Crop phenotype data based on 3D vision technology can well describe the current crop growth condition, and combined with machine learning or deep learning techniques, can further predict the crop growth trend. For example, Zhang et al. proposed a method to measure the 3D morphological characteristics of plants and established a plant time-series growth equation and visualization model to present the growth process of Arabidopsis dynamically, which facilitates the phenotype detection of Arabidopsis. However, due to the method of generating point clouds as a structure and the need to rely on L-studio software to fit the mathematical growth equations, the modeling speed is slow and cannot achieve the speed and portability required for practical production [19]. An et al. designed an automated high-throughput plant phenotype detection pipeline for monitoring the growth of rosettes. This pipeline is topped with 18 cameras and is capable of holding 4 × 4 seedling trays for a total of 16 trays. With this device, images of rosettes can be taken continuously, and the power-law distribution between the total leaf growth area and rosette area can be analyzed from the time series. However, this device is complex, costly, and less portable [20].

In summary, phenotypic characteristics, such as leaf area and plant height, are the main parameters for evaluating and predicting plant growth [21,22]. Plant height determines whether seedlings are spindling, while the leaf area is a determinant of seedling growth, strengths, or weakness. The joint growth prediction of these two characteristics is expected to achieve the discrimination of the seedlings’ strength and weakness indicators. Since the growth model of seedlings carries time-series information, the growth status of one day is necessarily highly correlated with the growth status of the next. The long and short memory network (LSTM) has been superior in the analysis of time-series dynamical systems in several fields [23]. LSTM can solve the situation of gradient disappearance and explosion in traditional recurrent neural networks (RNN) and could trace back more time-series information to make the model’s prediction more explanatory. In contrast, traditional machine learning binary classification networks such as SVM, random forest, and XGBoost can jointly model the two features obtained from the prediction with a strong classification ability and less impact on discrete points. In order to solve the problem of early identification and the location of weak seedlings, a phenotype-based growth prediction and strong seedling discrimination model are proposed in this paper. The model has high detection and prediction accuracy and can not only discriminate weak seedlings but also locate weak seedlings, which can provide information on the number of seedlings and the location of seedlings for the dividing and combining robot and has good practical value and application prospects.

2. Materials and Methods

2.1. Experimental Materials and Data Acquisition

The experiment was conducted in July 2022 in a small daylight greenhouse at the vegetable improvement base of Huazhong Agricultural University with a north–south layout and free control of shade curtains to control the temperature and humidity as well as light in the greenhouse. The watermelon variety tested was the common variety “Zaojia (84-24)”, with a total of 16 trays and 788 seedlings emerging. The growth cycle of seedlings was 8–10 days. The cultivation substrate used for growing watermelon was grass charcoal, vermiculite, and perlite, uniformly mixed according to a volume ratio of 3:1:1, while drip irrigation was used.

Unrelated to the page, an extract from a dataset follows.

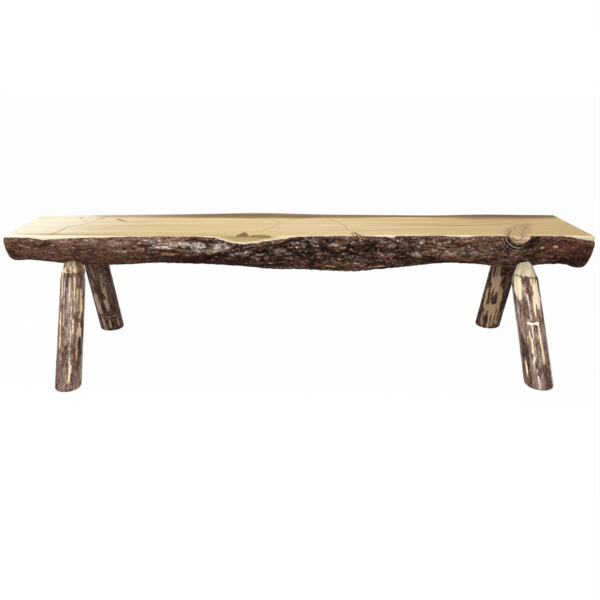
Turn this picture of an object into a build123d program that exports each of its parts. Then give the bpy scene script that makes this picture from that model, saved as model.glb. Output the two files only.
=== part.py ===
from build123d import *

import os
from collections import namedtuple
from math import cos, radians, sin

# Rustic half-log bench.
#
# A bark-on half log, sawn flat on top, stands on four skip-peeled pole legs that splay to the front
# and to the rear. Each leg has a round tenon turned on its upper end, under a domed or conical
# shoulder. The tenon goes into a blind mortise, bored square to the log's length at the leg's splay,
# through the bark into the log. The shoulder beds in the bark, and a hidden wedge, driven into a kerf
# as the tenon goes home, keeps it there. A pole has its own crook, and its foot is cut level.
#
# Frame: millimetres, +X along the bench, -Y its front, +Z up, origin on the floor under its middle.

# ---------------------------------------------------------------- seat log
seat_length = 1829.0  # 72 in, between the two sawn ends
seat_height = 457.0  # 18 in, floor to the sawn top
seat_width = 330.0  # nominal width of the bare wood, at the sawn top
seat_thickness = 113.0  # nominal depth of the bare wood under the sawn top
fullness = 0.664  # of the log's round: 0.552 makes an ellipse, more is squarer in the shoulders
saw_allowance = 6.0  # what the saw takes off above the top
arris_chamfer = 2.5  # the sawn top's edges are eased
bark_thickness = 8.0
bark_trim = 4.5  # the bark is cut back this far under the sawn top

# Where the log swells away from its nominal section: share of the half length, from -1 at the left
# end to 1 at the right end, and then millimetres at the front, at the rear and underneath.
Swell = namedtuple("Swell", "share front rear under")
swells = [
    Swell(-1.00, 12, -11, -13),
    Swell(-0.90, 12, -4, -10),
    Swell(-0.75, 11, 8, 3),
    Swell(-0.56, 9, 20, -2),
    Swell(-0.34, 9, 33, -1),
    Swell(-0.13, 10, 48, 13),
    Swell(0.08, 6, 23, 22),
    Swell(0.20, 5, 16, 26),
    Swell(0.36, 2, 10, 12),
    Swell(0.56, 1, 6, -2),
    Swell(0.74, 6, 21, 8),
    Swell(0.86, 2, 14, 4),
    Swell(0.95, 7, 10, 2),
    Swell(1.00, 10, 6, 15),
]

# Drawknife scoops, which take the bark and the arris off the front edge: their middle along the
# bench from its centre, their length, and how far they fall at the bark's face.
Scoop = namedtuple("Scoop", "x length drop")
scoops = [Scoop(-170.0, 150.0, 24.0), Scoop(-745.0, 140.0, 10.0)]
scoop_slope = 42.0  # degrees that a scoop falls towards the front

# A branch, sawn off in the front edge over the right-hand legs.
stub_from_right = 236.0  # its sawn face from the log's right end
stub_radius = 34.0
stub_over_top = 8.0  # its centre would lie this far over the sawn top
stub_turn = 14.0  # degrees that the branch runs off square to the log
stub_stands_out = 5.0  # of the bark
stub_root = 130.0  # from its sawn face into the log
stub_taper = 2.0  # degrees that the branch narrows towards its root
collar_lip = 7.0  # width of the bark round the stub's sawn face
collar_step = 1.5  # the lip lies this far behind the sawn face
collar_depth = 30.0  # from the lip in to where the bark begins to rise
collar_slope = 40.0  # degrees that the collar widens

# ---------------------------------------------------------------- legs
leg_inset = 176.0  # nominal, from the log's end to a mortise's centre line
stance = 562.0  # nominal, front foot to rear foot, between centres on the floor
mortise_aim = 72.0  # a mortise's line, run on, leaves the sawn top this far off the log's middle
pole_radius = 43.0  # nominal, bark and all
pole_bark = 2.5  # what is left of the bark on a pole
bark_fade = 14.0  # along the pole, where its bark thins out to the bare shoulder
shoulder_length = 44.0  # nominal, from the pole's bark to the tenon
shoulder_bed = 7.0  # how deep the shoulder beds into the log's bark
tenon_radius = 19.05  # 1 1/2 in tenon
tenon_chamfer = 2.5
mortise_clearance = 0.12
mortise_end_gap = 2.5  # room for glue past the tenon's end
mortise_cover = 20.0  # from the mortise's end, on its centre line, up to the sawn top
foot_chamfer = 3.0
ring_shares = [-0.15, 0.3, 0.7, 1.0]  # of a pole's length, from the floor: where its form is set

# How each leg differs from the nominal ones, in millimetres: its mortise further inwards along the
# bench, and its foot further out from it; its pole's crook, which sets the foot to the right of the
# mortise's line; its radius fuller at the foot, and at the head; its shoulder longer. side is -1 for
# the left, row is -1 for the front, and dome is how far the shoulder bulges out of a cone.
Leg = namedtuple("Leg", "name side row inwards outwards crook foot head shoulder dome")
legs = [
    Leg("front_left", -1, -1, 14, 6, -2, -3.0, -5.0, 0, 8.0),
    Leg("front_right", 1, -1, 13, -7, 32, -0.5, -2.0, 8, 1.0),
    Leg("rear_left", -1, 1, 13, -19, 8, 0.0, -1.0, -2, 6.0),
    Leg("rear_right", 1, 1, -12, 9, 1, 2.5, 1.5, 2, 3.0),
]

# ---------------------------------------------------------------- hidden wedges in the tenons
wedge_butt = 6.5  # thickness at the mortise's end
wedge_tip = 1.5
wedge_length = 36.0
kerf_past_tip = 4.0
wedge_side_gap = 1.5  # the wedge is this much narrower than the tenon, on each side


def section(swell, grown):
    """A cross-section of the log, grown outwards: its underside, closed over the sawn top."""
    front = seat_width / 2 + swell.front + grown
    rear = seat_width / 2 + swell.rear + grown
    depth = seat_thickness + swell.under + grown
    station = Plane((swell.share * seat_length / 2, 0, seat_height), x_dir=(0, 1, 0), z_dir=(1, 0, 0))
    with BuildSketch(station) as sketch:
        with BuildLine():
            Bezier((-front, 0), (-front, -fullness * depth), (-fullness * front, -depth), (0, -depth))
            Bezier((0, -depth), (fullness * rear, -depth), (rear, -fullness * depth), (rear, 0))
            Polyline((rear, 0), (rear, saw_allowance), (-front, saw_allowance), (-front, 0))
        make_face()
    return sketch.sketch.face()


def bark_front(x):
    """How far the bark's front face lies to the front, just under the sawn top."""
    line = Axis((x, -seat_width, seat_height - bark_trim), (0, 1, 0))
    return barked_log.part.find_intersection_points(line)[0][0].Y


def scoop_cutter(scoop):
    """A cylinder that takes one scoop out of the front edge, its axis running down the slope."""
    slope = radians(scoop_slope)
    depth = scoop.drop * cos(slope)
    radius = ((scoop.length / 2) ** 2 + depth**2) / (2 * depth)
    downhill = Vector(0, -cos(slope), -sin(slope))
    outward = Vector(0, -sin(slope), cos(slope))
    edge = Vector(scoop.x, bark_front(scoop.x), seat_height)
    with BuildPart() as cutter:
        with BuildSketch(Plane(edge + outward * (radius - depth), x_dir=(1, 0, 0), z_dir=downhill)):
            Circle(radius)
        extrude(amount=seat_width / 2, both=True)
    return cutter.part


def mortise_axis(leg):
    """The centre line of a mortise, from where it meets the floor upwards."""
    out = leg.row * (stance / 2 + leg.outwards)
    at_floor = Vector(leg.side * (seat_length / 2 - leg_inset - leg.inwards), out, 0)
    return Axis(at_floor, (0, leg.row * mortise_aim - out, seat_height))


def mortise_plane(leg):
    """The plane of a mortise's profile: x along the bench, and y up its centre line."""
    axis = mortise_axis(leg)
    return Plane(axis.position, x_dir=(1, 0, 0), z_dir=Vector(1, 0, 0).cross(axis.direction))


def shoulder_end(leg):
    """Where the shoulder meets the tenon, as a distance up the mortise's line."""
    axis = mortise_axis(leg)
    bark_face = barked_log.part.find_intersection_points(axis)[0][0]
    return (bark_face - axis.position).length + shoulder_bed


def mortise_end(leg):
    """The far end of the mortise, as a distance up its line."""
    return (seat_height - mortise_cover) / mortise_axis(leg).direction.Z


def bare_neck(leg):
    """Where a leg's bark has given way to its bare shoulder: radius, and distance up the line."""
    return pole_radius + leg.head - pole_bark, shoulder_end(leg) - shoulder_length - leg.shoulder


def pole_ring(leg, share):
    """A cross-section of a pole, at a share of its length from the floor to its head."""
    axis = mortise_axis(leg)
    neck = bare_neck(leg)[1]
    foot = axis.position + Vector(leg.crook, 0, 0)
    head = axis.position + axis.direction * (neck - bark_fade)
    square_to = head - foot if share < 1 else axis.direction
    across = Vector(0, 1, 0).cross(square_to)
    with BuildSketch(Plane(foot + (head - foot) * share, x_dir=across, z_dir=square_to)) as ring:
        Circle(pole_radius + leg.foot + (leg.head - leg.foot) * share)
    return ring.sketch.face()


def pole_blank(leg):
    """A leg turned and peeled: its pole, running on below the floor, its shoulder and its tenon."""
    bare_radius, neck = bare_neck(leg)
    tenon_end = mortise_end(leg) - mortise_end_gap
    with BuildPart() as blank:
        loft(sections=[pole_ring(leg, share) for share in ring_shares])
        with BuildSketch(mortise_plane(leg)):
            with BuildLine():
                Polyline(
                    (0, neck - bark_fade),
                    (pole_radius + leg.head, neck - bark_fade),
                    (bare_radius, neck),
                )
                SagittaArc((bare_radius, neck), (tenon_radius, shoulder_end(leg)), -leg.dome)
                Polyline(
                    (tenon_radius, shoulder_end(leg)),
                    (tenon_radius, tenon_end - tenon_chamfer),
                    (tenon_radius - tenon_chamfer, tenon_end),
                    (0, tenon_end),
                    (0, neck - bark_fade),
                )
            make_face()
        revolve(axis=mortise_axis(leg))
    return blank.part


def mortise(leg):
    """The hole for a leg: the form of its shoulder and tenon, grown by the clearance."""
    bare_radius, neck = bare_neck(leg)
    mouth = (bare_radius + mortise_clearance, neck)
    shoulder_seat = (tenon_radius + mortise_clearance, shoulder_end(leg))
    with BuildPart() as hole:
        with BuildSketch(mortise_plane(leg)):
            with BuildLine():
                SagittaArc(mouth, shoulder_seat, -leg.dome)
                Polyline(
                    shoulder_seat,
                    (tenon_radius + mortise_clearance, mortise_end(leg)),
                    (0, mortise_end(leg)),
                    (0, neck),
                    mouth,
                )
            make_face()
        revolve(axis=mortise_axis(leg))
    return hole.part


def wedge_outline(leg):
    """A wedge seen along its width, point down."""
    butt = mortise_end(leg)
    tip = butt - wedge_length
    return [(-wedge_butt / 2, butt), (-wedge_tip / 2, tip), (wedge_tip / 2, tip), (wedge_butt / 2, butt)]


# The whole log with its bark on, and the bare log inside it, both sawn flat on top.
with BuildPart() as barked_log:
    loft(sections=[section(swell, bark_thickness) for swell in swells])
    split(bisect_by=Plane.XY.offset(seat_height), keep=Keep.BOTTOM)
with BuildPart() as bare_log:
    loft(sections=[section(swell, 0) for swell in swells])
    split(bisect_by=Plane.XY.offset(seat_height), keep=Keep.BOTTOM)

# The branch stub's frame: its origin is the middle of the sawn face, its z runs into the log.
stub_x = seat_length / 2 - stub_from_right
into_log = Vector(0, 1, 0).rotate(Axis.Z, -stub_turn)
stub_face = Plane(
    (stub_x, bark_front(stub_x) - stub_stands_out, seat_height + stub_over_top),
    x_dir=Vector(0, 0, 1).cross(into_log).reverse(),
    z_dir=into_log,
)
with BuildPart() as stub:
    with BuildSketch(stub_face):
        Circle(stub_radius)
    extrude(amount=stub_root, taper=stub_taper)
    split(bisect_by=Plane.XY.offset(seat_height), keep=Keep.BOTTOM)

scoop_cutters = [scoop_cutter(scoop) for scoop in scoops]
mortises = [mortise(leg) for leg in legs]

# ---------------------------------------------------------------- the seat log, with its branch stub
with BuildPart() as seat_log:
    add(bare_log)
    chamfer(faces().sort_by(Axis.Z)[-1].edges(), length=arris_chamfer)
    add(stub)
    add(scoop_cutters, mode=Mode.SUBTRACT)
    add(mortises, mode=Mode.SUBTRACT)

# ---------------------------------------------------------------- the bark round it
with BuildPart() as seat_bark:
    add(barked_log)
    with BuildSketch(stub_face.offset(collar_step)):
        Circle(stub_radius + collar_lip)
    extrude(amount=collar_depth, taper=-collar_slope)
    add(bare_log, mode=Mode.SUBTRACT)
    add(stub, mode=Mode.SUBTRACT)
    split(bisect_by=Plane.XY.offset(seat_height - bark_trim), keep=Keep.BOTTOM)
    add(scoop_cutters, mode=Mode.SUBTRACT)
    add(mortises, mode=Mode.SUBTRACT)

pieces = {"seat_log": seat_log.part, "seat_bark": seat_bark.part}

# ---------------------------------------------------------------- the legs and their tenon wedges
for leg in legs:
    with BuildPart() as pole:
        add(pole_blank(leg))
        split(bisect_by=Plane.XY, keep=Keep.TOP)
        chamfer(edges().group_by(Axis.Z)[0], length=foot_chamfer)
        with BuildSketch(mortise_plane(leg)):
            Polygon(*wedge_outline(leg), align=None)
            with Locations((0, mortise_end(leg) - wedge_length)):
                Rectangle(wedge_tip, kerf_past_tip, align=(Align.CENTER, Align.MAX))
        extrude(amount=pole_radius, both=True, mode=Mode.SUBTRACT)
    pieces[f"leg_{leg.name}"] = pole.part

    with BuildPart() as wedge:
        with BuildSketch(mortise_plane(leg)):
            Polygon(*wedge_outline(leg), align=None)
        extrude(amount=tenon_radius - wedge_side_gap, both=True)
    pieces[f"tenon_wedge_{leg.name}"] = wedge.part

os.makedirs("parts", exist_ok=True)
for name, piece in pieces.items():
    piece.label = name
    export_step(piece, f"parts/{name}.step")
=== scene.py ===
"""Rustic log bench: dresses the solid model of a half-log bench with bark, grain and peeled poles.

Everything is in metres, in the solid model's own frame: +X along the bench, -Y its front, +Z up.
Tables of marks and swellings on a piece are in millimetres and degrees, as a maker would note them.
"""

from collections import namedtuple
from math import pi, radians

import bmesh
import bpy
import numpy as np
from bpy.props import FloatProperty, FloatVectorProperty, PointerProperty
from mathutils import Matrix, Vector
from mathutils.bvhtree import BVHTree


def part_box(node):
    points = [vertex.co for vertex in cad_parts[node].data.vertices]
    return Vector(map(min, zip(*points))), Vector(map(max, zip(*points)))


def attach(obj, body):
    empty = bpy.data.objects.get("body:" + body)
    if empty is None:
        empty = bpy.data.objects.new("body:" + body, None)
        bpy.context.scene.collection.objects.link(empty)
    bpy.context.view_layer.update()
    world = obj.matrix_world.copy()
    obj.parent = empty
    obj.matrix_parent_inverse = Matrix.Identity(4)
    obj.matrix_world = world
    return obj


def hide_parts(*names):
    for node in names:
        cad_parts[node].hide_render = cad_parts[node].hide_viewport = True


bl_info = {
    "name": "Log bench",
    "version": (1, 0, 0),
    "blender": (4, 5, 0),
    "location": "View3D > Sidebar > Log bench",
    "description": "Dresses a half-log bench with bark, planed and varnished wood and skip-peeled poles",
    "category": "Add Mesh",
}

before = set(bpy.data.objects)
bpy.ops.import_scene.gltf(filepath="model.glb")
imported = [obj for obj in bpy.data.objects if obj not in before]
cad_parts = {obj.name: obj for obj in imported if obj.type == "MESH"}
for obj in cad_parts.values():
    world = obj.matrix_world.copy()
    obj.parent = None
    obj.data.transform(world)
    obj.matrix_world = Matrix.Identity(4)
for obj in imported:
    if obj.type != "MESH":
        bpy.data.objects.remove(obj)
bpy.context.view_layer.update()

MM = 0.001
LEGS = ("front_left", "front_right", "rear_left", "rear_right")
SEAT_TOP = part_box("seat_log")[1].z
HALF_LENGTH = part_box("seat_log")[1].x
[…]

Kinect 3D sensor real-time acquisition algorithms can meet the requirements of fast, accurate, real-time crop growth pattern image information acquisition, which has become a development trend and a necessary means of digital agricultural production management [24]. The data acquisition device for this paper is Azure Kinect DK from Microsoft. The platform for data acquisition is shown in Figure 1 and consists mainly of the Azure Kinect sensor, a computer, and a shaded photo booth. The Kinect was mounted on a steel mount, looking down 90° at a distance of about 0.45 m, with the camera plane parallel to the shooting platform. The computer is used to acquire and process the images captured by the Kinect. The data was collected from the time the seedlings sprouted to the time they developed their true leaves, using Azure Kinect to take top views of the entire tray of watermelon seedlings three times a day at 9:00, 14:00, and 19:00. Since the color camera lens of the Azure Kinect sensor is extremely exposed, the data acquisition was chosen to take place in a dark room.

The color image contains the color information of plug seedlings, and the rich RGB features in the color information have a better processing effect for seedling positioning and image segmentation. The depth image contains information about the actual distance from the camera lens to the seedlings in the cavity tray and has high accuracy in phenotype detection. It can be used for the non-destructive detection of 3D phenotype data from the seedlings. The joint analysis of color and depth images requires the alignment of the two images. The depth image is aligned to the color image using the transformation depth image to color camera function in the Kinect SDK during data acquisition, and the aligned depth image has the same pixels as the color image so that the depth information can be directly segmented and recognized based on the color information. Figure 2 shows the continuously acquired color image with the aligned depth image.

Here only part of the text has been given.